A classic laser consists of a gain medium (amplification device) inside a highly reflective optical cavity in which the light is amplified. In such a laser, there is a sharp increase in output power when a particular threshold is reached. At this point, the gain (amplification) equals the losses as the light circulates through the cavity. The higher the number of photons, the stronger is the amplification of the light.
The University of Innsbruck research team set out to demonstrate that a laser threshold can be achieved at the smallest possible building block of a laser, namely a single atom interacting with a single mode in an optical cavity. To do this, they confined a single calcium ion in an ion trap and excited it with external lasers. The optical cavity in the set-up consists of two mirrors that trap and accumulate the photons emitted by the ion into a mode. The ion is excited cyclically by an external laser and at each cycle a photon is added to the cavity mode which amplifies the light.

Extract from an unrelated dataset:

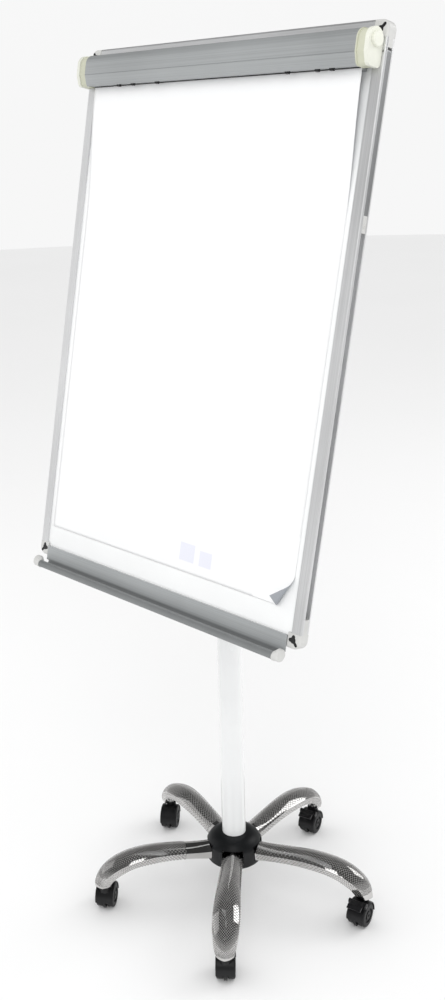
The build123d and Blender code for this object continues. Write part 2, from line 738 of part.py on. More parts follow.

For strong atom-cavity coupling, the regime of atom and cavity shows quantum mechanical behaviour: only single photons can be introduced into the cavity. 'As a consequence, stimulated emission and threshold are absent,' explained the lead author of the study, François Dubin from the University of Innsbruck.
The latest research succeeds a similar study several years ago in which a quantum laser was demonstrated. The new research is different because coupling can be tuned to the cavity mode. The research team found that by choosing the right parameter of the drive laser, they were able to achieve stronger excitation and therefore add more photons to the cavity. Although there was still less than one photon in the cavity they were able to observe stimulated emission in the form of a threshold. 'A single atom is a very weak amplifier. As a consequence, the threshold is much less pronounced than in classical lasers,' said Dr Piet Schmidt from the University of Innsbruck.
In a classic laser, the stronger the excitation, the higher the output, but this is not the case in the University of Innsbruck's single atom laser. In their device, the output is quenched. The team intends to extend its research by investigating the transition between classical and quantum lasers through the controlled addition of more and more ions to interact with the light field.